● **The request**
From the records below, copy out exactly the lines from the one containing "moulding = cad_parts[name]" to the one containing "contact.data.materials.append(gold_plate)", both included. Add nothing else.

● **Data in this exercise**
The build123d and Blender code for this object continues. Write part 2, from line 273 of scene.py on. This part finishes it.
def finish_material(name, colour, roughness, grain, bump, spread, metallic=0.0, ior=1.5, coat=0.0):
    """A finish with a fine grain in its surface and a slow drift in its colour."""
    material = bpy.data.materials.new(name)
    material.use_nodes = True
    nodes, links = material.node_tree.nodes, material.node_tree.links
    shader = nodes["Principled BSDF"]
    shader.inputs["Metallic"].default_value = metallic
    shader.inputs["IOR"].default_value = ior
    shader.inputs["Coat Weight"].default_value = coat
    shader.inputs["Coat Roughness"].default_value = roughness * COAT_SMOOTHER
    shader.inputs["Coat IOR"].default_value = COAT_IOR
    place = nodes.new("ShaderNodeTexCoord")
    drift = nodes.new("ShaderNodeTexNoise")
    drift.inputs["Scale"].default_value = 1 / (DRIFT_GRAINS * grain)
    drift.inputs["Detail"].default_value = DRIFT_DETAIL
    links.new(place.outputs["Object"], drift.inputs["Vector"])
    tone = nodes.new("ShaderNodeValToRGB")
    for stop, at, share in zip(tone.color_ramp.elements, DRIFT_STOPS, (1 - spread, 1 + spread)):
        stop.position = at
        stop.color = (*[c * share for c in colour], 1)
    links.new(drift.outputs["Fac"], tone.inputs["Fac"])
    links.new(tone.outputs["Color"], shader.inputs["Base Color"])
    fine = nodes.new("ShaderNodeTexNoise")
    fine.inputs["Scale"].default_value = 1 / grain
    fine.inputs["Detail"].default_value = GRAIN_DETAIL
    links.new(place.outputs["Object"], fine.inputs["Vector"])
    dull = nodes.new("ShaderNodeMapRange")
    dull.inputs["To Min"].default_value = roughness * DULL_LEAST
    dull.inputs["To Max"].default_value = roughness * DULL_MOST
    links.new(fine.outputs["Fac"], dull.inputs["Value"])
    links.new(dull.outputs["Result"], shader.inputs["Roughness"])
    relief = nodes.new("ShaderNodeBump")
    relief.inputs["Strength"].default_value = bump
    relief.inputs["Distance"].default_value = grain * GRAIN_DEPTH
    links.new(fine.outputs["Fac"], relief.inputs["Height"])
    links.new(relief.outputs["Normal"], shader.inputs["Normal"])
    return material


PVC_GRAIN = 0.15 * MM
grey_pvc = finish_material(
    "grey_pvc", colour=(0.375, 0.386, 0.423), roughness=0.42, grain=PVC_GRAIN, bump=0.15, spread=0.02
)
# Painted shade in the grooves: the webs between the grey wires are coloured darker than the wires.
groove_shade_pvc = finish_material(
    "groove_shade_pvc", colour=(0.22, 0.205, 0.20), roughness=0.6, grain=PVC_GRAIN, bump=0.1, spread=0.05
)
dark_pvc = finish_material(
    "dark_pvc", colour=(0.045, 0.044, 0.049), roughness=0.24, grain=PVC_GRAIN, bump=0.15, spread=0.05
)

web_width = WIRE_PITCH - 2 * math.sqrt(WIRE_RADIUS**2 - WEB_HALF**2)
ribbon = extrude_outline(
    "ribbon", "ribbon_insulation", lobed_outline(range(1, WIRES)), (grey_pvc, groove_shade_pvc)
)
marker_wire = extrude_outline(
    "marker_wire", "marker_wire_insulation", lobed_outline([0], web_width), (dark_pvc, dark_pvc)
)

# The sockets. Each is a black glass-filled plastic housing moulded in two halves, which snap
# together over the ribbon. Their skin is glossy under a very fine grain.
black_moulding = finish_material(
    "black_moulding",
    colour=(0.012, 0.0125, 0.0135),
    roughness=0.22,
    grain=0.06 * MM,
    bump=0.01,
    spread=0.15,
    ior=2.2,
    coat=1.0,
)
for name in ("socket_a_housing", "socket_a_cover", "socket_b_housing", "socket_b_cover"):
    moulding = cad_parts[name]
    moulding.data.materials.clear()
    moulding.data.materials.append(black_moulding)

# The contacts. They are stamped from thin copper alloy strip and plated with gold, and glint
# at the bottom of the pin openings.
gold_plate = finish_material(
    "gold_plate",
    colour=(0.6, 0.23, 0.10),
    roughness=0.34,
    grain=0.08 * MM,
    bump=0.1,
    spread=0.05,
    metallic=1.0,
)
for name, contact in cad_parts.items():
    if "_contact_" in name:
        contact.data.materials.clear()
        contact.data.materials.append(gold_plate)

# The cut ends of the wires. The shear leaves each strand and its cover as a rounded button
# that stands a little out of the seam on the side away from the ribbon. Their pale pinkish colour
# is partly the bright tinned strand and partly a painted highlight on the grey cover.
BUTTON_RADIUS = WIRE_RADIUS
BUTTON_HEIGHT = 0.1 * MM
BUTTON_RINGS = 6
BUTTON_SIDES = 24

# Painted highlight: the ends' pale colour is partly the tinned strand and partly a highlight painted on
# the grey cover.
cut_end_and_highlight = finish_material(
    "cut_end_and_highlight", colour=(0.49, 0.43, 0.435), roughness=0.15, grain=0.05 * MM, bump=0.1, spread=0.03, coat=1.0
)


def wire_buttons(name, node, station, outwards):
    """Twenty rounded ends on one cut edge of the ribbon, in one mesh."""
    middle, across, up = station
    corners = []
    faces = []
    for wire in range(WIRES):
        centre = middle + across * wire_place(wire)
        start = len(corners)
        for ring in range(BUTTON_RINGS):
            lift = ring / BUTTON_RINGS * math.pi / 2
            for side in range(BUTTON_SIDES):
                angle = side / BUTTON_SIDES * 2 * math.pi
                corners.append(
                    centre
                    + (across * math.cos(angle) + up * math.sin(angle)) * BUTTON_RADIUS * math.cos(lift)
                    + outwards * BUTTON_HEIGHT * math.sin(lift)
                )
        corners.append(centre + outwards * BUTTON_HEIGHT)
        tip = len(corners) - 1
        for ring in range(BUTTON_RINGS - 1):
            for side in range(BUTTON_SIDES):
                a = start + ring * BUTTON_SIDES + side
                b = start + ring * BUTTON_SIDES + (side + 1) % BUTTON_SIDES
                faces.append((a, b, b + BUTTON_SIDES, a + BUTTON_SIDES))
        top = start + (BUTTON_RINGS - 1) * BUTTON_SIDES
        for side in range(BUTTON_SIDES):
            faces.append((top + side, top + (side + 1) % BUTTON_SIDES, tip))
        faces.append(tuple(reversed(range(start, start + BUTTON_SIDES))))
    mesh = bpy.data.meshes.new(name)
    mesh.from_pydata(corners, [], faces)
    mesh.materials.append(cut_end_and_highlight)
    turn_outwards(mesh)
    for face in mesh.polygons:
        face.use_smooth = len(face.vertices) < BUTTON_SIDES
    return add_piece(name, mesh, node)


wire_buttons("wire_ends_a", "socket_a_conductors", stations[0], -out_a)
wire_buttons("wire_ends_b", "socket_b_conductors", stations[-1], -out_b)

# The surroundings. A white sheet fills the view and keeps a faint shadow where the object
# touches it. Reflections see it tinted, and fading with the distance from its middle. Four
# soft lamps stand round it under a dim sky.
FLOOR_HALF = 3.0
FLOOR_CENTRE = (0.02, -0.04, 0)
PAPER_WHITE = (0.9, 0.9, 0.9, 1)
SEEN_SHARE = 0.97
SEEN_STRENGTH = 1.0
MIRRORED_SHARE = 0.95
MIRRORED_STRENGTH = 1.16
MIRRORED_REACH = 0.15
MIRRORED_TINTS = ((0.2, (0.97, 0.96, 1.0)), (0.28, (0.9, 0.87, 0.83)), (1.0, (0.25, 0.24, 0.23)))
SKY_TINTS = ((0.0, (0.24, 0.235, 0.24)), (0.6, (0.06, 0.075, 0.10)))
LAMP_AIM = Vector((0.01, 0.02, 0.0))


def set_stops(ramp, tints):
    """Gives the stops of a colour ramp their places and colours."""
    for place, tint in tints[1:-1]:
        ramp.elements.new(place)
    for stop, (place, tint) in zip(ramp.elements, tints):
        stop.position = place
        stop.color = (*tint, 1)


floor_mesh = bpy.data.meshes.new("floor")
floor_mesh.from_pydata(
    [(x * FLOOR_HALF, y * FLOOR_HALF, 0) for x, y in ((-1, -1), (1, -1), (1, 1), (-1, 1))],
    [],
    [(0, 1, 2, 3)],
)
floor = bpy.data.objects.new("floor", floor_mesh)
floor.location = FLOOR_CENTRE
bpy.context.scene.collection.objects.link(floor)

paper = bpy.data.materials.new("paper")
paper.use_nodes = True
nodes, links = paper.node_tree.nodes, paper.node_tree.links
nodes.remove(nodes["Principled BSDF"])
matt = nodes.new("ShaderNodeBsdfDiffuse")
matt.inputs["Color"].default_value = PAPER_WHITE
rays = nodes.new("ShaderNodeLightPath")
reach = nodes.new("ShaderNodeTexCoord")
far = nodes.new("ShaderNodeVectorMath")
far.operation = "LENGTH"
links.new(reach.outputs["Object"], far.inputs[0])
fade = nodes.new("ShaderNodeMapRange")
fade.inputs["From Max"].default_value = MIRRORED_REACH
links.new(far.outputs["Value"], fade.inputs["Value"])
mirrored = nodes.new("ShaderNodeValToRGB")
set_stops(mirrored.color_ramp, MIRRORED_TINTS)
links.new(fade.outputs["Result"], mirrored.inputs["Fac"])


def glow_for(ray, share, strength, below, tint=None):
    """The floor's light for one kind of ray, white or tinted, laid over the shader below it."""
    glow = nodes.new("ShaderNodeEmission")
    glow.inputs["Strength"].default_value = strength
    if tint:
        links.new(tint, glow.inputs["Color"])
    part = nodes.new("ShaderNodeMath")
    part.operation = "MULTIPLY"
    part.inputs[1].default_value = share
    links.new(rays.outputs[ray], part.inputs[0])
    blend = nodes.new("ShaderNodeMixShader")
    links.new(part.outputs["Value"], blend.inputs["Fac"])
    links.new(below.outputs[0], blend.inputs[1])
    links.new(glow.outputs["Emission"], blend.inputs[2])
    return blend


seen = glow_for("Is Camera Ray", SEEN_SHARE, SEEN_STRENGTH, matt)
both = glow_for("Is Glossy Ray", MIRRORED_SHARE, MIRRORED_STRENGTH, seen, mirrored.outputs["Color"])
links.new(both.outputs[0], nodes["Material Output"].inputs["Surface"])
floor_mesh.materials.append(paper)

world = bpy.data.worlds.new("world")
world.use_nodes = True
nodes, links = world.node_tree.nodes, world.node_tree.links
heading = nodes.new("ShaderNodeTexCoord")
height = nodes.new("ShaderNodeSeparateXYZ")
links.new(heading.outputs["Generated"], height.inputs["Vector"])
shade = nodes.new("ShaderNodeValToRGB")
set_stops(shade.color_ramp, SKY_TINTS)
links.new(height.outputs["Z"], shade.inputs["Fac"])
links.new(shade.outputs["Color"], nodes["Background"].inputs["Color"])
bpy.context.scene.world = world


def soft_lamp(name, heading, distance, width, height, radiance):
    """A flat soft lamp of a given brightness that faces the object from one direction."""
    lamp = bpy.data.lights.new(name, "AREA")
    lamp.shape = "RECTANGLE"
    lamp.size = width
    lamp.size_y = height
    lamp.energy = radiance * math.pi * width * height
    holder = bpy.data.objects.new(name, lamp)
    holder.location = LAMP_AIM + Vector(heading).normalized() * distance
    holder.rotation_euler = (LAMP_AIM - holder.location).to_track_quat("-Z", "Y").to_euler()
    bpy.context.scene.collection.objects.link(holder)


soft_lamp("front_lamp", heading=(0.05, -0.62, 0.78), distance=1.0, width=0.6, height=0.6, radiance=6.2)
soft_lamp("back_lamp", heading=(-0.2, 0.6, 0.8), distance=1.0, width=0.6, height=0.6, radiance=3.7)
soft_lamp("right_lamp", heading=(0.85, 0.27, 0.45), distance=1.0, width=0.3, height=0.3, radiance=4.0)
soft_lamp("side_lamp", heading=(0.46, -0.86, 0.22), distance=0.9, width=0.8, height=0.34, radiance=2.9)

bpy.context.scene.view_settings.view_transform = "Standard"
==
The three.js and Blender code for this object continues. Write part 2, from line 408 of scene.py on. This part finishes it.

● **Full answer**
    moulding = cad_parts[name]
    moulding.data.materials.clear()
    moulding.data.materials.append(black_moulding)

# The contacts. They are stamped from thin copper alloy strip and plated with gold, and glint
# at the bottom of the pin openings.
gold_plate = finish_material(
    "gold_plate",
    colour=(0.6, 0.23, 0.10),
    roughness=0.34,
    grain=0.08 * MM,
    bump=0.1,
    spread=0.05,
    metallic=1.0,
)
for name, contact in cad_parts.items():
    if "_contact_" in name:
        contact.data.materials.clear()
        contact.data.materials.append(gold_plate)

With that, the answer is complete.